The Blessed strove to transform his empire into a confederation of individual ethnic nations, each having internal autonomy, but with their security and other benefits provided by a national defense, a common market, economic and financial union, and foreign policy. Had there been time enough for his efforts to succeed, the later expansionism of Hitler and Stalin would have been blocked. Instead, U.S. President Woodrow Wilson’s requirement of the empire’s dissolution as a condition for ending World War I left independent small nations sandwiched between the Third Reich and Soviet Union easy prey to the dictators. As important, if not more so, the Blessed was acting against the tendency of the modern state to concentrate political power in central government. This was in keeping with the fundamental principle of the Church’s social doctrine: subsidiarity.

The Blessed was a champion of Christian family life. The fact that as head of a state at war he found time every day for Mass, family devotions and catechism gives the lie to our modern excuse of “lack of time” to pay due attention to religious obligations. The life of the family he headed stands in contrast to the spirit of a society dominated by liberal materialism and in which mortal sin is a normal and socially accepted way of life. The emphasis Bl. Karl placed on the Christian formation of children and the role of the family as the school or “domestic church” in which this formation should take place makes him an example to modern families struggling against the allure of “alternative life styles.” On his deathbed he prayed for the preservation of his children from mortal sin. What a contrast to the presentation today of contraception, abortion, “sexual freedom” and uninhibited sodomy as “human rights”!
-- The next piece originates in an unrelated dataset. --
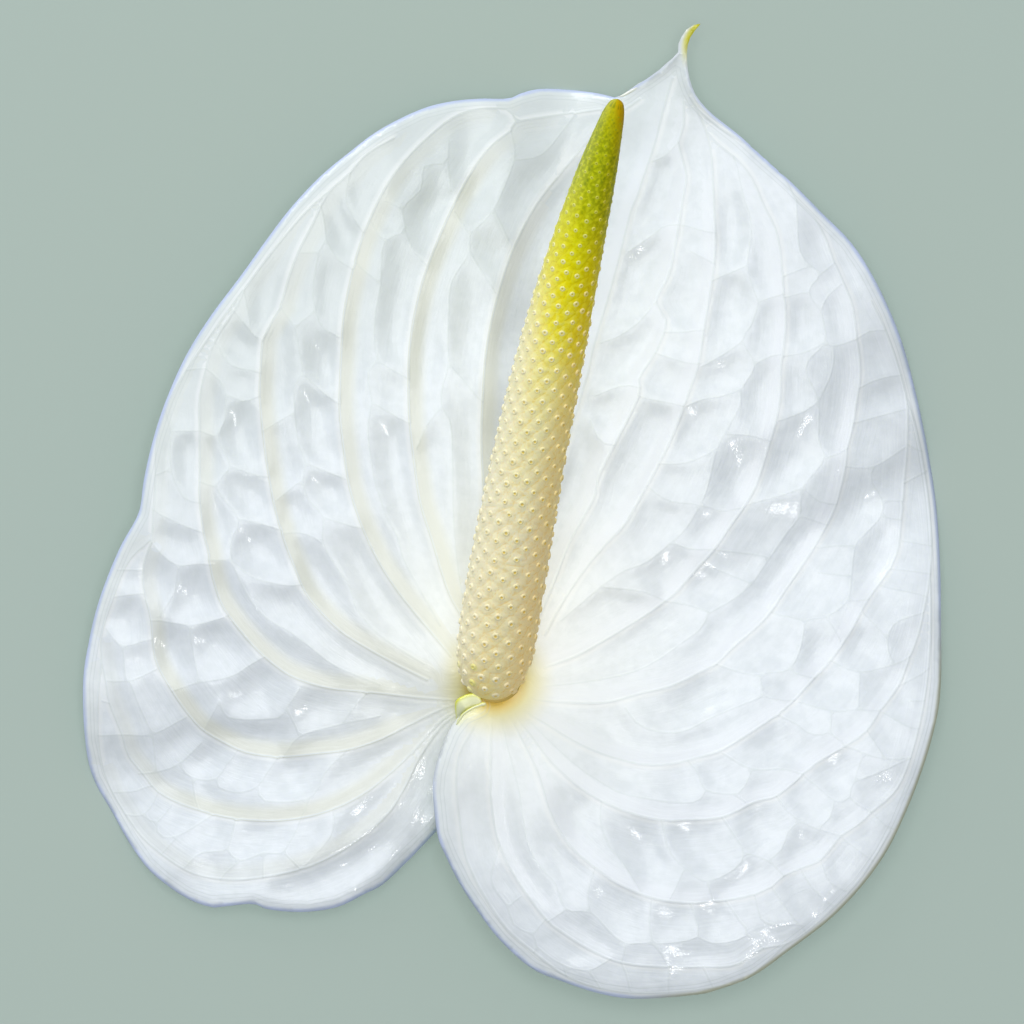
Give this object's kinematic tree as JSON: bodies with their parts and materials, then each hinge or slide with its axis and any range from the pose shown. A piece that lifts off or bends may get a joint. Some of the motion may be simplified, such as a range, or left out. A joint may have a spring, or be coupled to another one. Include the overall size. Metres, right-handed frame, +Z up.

The Blessed was a champion of the pre-born. As he lay dying he placed his hand over Empress Zita’s womb and prayed for the daughter who would be born after he was gone. The gesture challenges contemporary society in which the human sacrifice of abortion on the altar of liberal democracy is claimed as a “right.” Further, although the first five of his eight children were born when he possessed his civil list (i.e., his salary as archduke and then emperor), the last three came into the world after he had been dethroned and left virtually penniless. This sets an especially instructive example for the many modern couples who deliberately limit the number of their children, or have none at all, choosing instead an affluent life-style over having a family.

The Church tells us we are not supposed to lead a double life, a private “spiritual” one and a second “secular” one in relation to the world around us. Bl. Emperor Karl did not. He was Christian as a man and as a ruler. In a word, he was a whole man. It is how he became a saint.